'Muziek zonder grenzen, verhalen zonder tijd.' Onder die noemer trad Boi Akih, het duo van zangeres Monica Akihary en gitarist/componist Niels Brouwer, zondagavond op in het Bimhuis, bijgestaan door een vijftal muzikale gasten die weliswaar afkomstig waren uit vele windstreken, maar overduidelijk jazz en impro als gemene deler hebben. Ook het instrumentarium wees nadrukkelijk in die richting, met het drumstel van Mike Reed, de trompet van Peter Sumoah, de tuba van Fanny Meteier en de basklarinet van Hélène Duret.
Het is vast de scepticus in mij die bij 'zonder grenzen' en 'zonder tijd' meteen denkt aan glad ijs. Zonder enige verankering in ruimte en tijd is het risico van luchtfietserij immers allesbehalve een abstractie. Maar Niels en Monica hebben al vaker bewezen in artistiek opzicht een niet alleen avontuurlijke maar ook heldere koers te varen, dus ik besloot mijn oordeel uit te stellen.

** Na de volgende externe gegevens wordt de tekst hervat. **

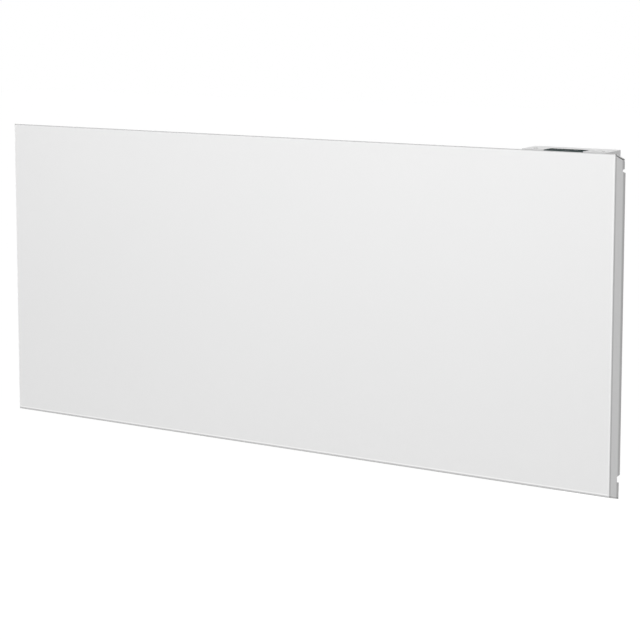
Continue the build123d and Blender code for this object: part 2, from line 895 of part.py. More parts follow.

En in eerste instantie werkte de 'abstractie' beslist betoverend. Zeker als je je ogen sloot, was het alsof de zeven muzikanten zich in een virtueel stikdonkere ruimte als het ware op de tast aan het oriënteren waren, puur en alleen op grond wat ze van elkaar en de ruimte konden horen. Als ze elkaar dan 'vonden' en de verschillende partijen als bij toverslag in elkaar haakten, ging er bijna een zucht van verlichting door de zaal. Prachtig!
Maar voor deze luisteraar althans waren die momenten van opwinding en grote schoonheid, waarin het ensemblespel je hemelwaarts liet meezweven, gaandeweg het concert uiteindelijk toch net iets te schaars, of liever gezegd: de 'abstracte' fasen te lang(dradig) om te blijven boeien.